The reference blocks are not used in the way that inter prediction blocks are, by taking the pixel-by-pixel difference of actual blocks in adjacent frames. Instead, a prediction of the current block is calculated as an average of some of the pixels bordering it. Which pixels are chosen and how they are used to calculate the block is dependent on the intra prediction mode. Figure 4 shows the directions that pixels may be used, along with the mode numbers as defined in the H.264 specification.

Figure 4: Mode Numbers for Intra Prediction in H.264

This can also be one of the most computationally intensive parts of the encoding process. For the encoder to exhaustively search through all options, it would have to compare each 16x16 luma or 8x8 chroma block against four other blocks, and each 4x4 or 8x8 luma block against 9 other blocks.

Because the encoder can consider a variety of block sizes, a scheme that optimizes the trade-off between the number of bits necessary to represent the video and the fidelity of the result is desirable.

Transformation

Instead of the DCT, the H.264 algorithm uses an integer transform as its primary transform to translate the difference data between the spatial and frequency domains. The transform is an approximation of the DCT that is both lossless and computationally simpler. The core transform, illustrated in Figure 5, can be implemented using only shifting and adding.

Figure 5: Matrices for Transformation in H.264

This 4x4 transform is only one flavor of the H.264 transform. H.264 defines transformations on 2x2 and 4x4 blocks in the baseline profile, and additional profiles support transforms on larger block sizes, rectangular or square, with dimensions that are also powers of two.

The algorithm applies the transforms separately on the first, or DC chroma and luma component. In the baseline profile, H.264 uses one 2x2 transform chroma DC coefficients, a 4x4 transform luma DC coefficients, and the main 4x4 transform for all other coefficients.

Quantization

The quantization stage reduces the amount of information by dividing each coefficient by a particular number to reduce the quantity of possible values that value could have. Because this makes the values fall into a narrower range, this allows entropy coding to express the values more compactly.

Quantization in H.264 is arithmetically expressed as a two-stage operation. The first stage is multiplying each coefficient in the 4x4 block by a fixed coefficient-specific value. This stage allows the coefficients to be scaled unequally according to importance or information. The second stage is dividing by an adjustable quantization parameter (QP) value. This stage provides a single "knob" for adjusting the quality and resultant bitrate of the encoding. The two operations can be combined into a single multiplication and single shift operation.

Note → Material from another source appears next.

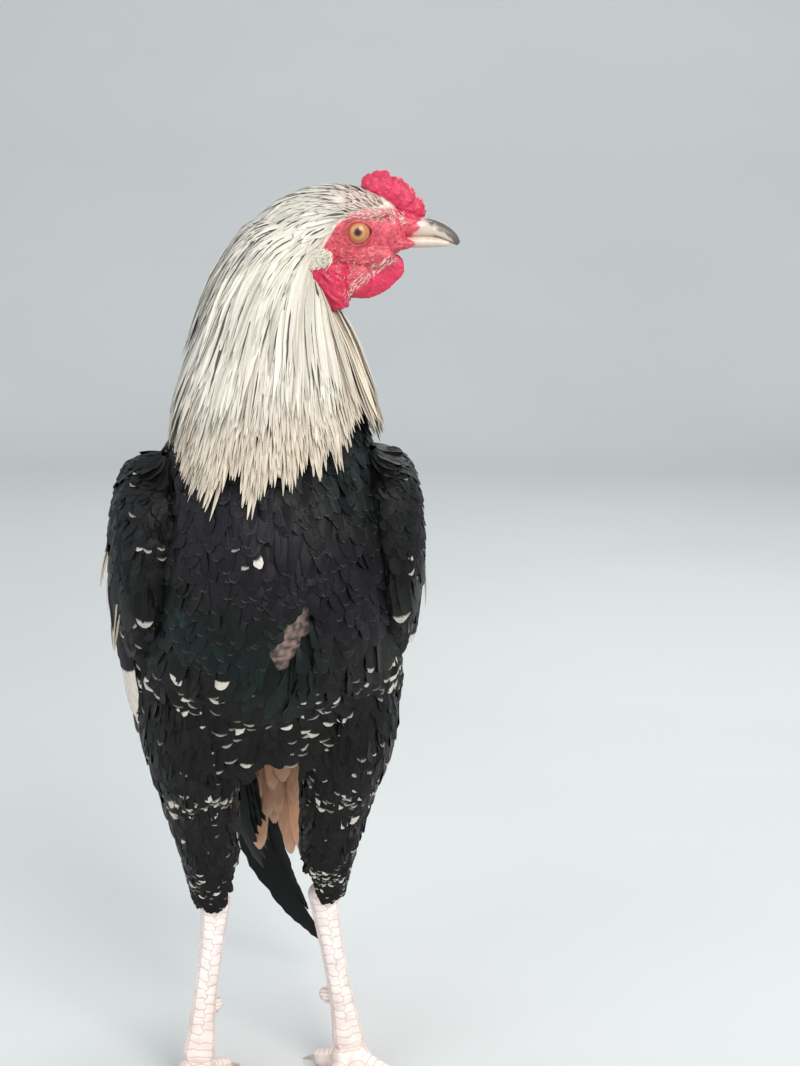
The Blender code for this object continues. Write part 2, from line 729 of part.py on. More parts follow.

The QP is expressed as an integer from 0 to 51. This integer is converted to a quantization step size (QStep) nonlinearly. Each six steps increases the step size by a factor of 2, and between each pair of power-of-two step sizes N and 2N there are 5 five steps: 1.125N, 1.25N, 1.375N, 1.625N, 1.75N.

Reordering

When encoding the coefficients of each macroblock using entropy coding, the codec processes the blocks in a particular order. The order helps increase the number of consecutive zeros.

It's natural to handle this ordering when writing the output of the transform and quantization stage.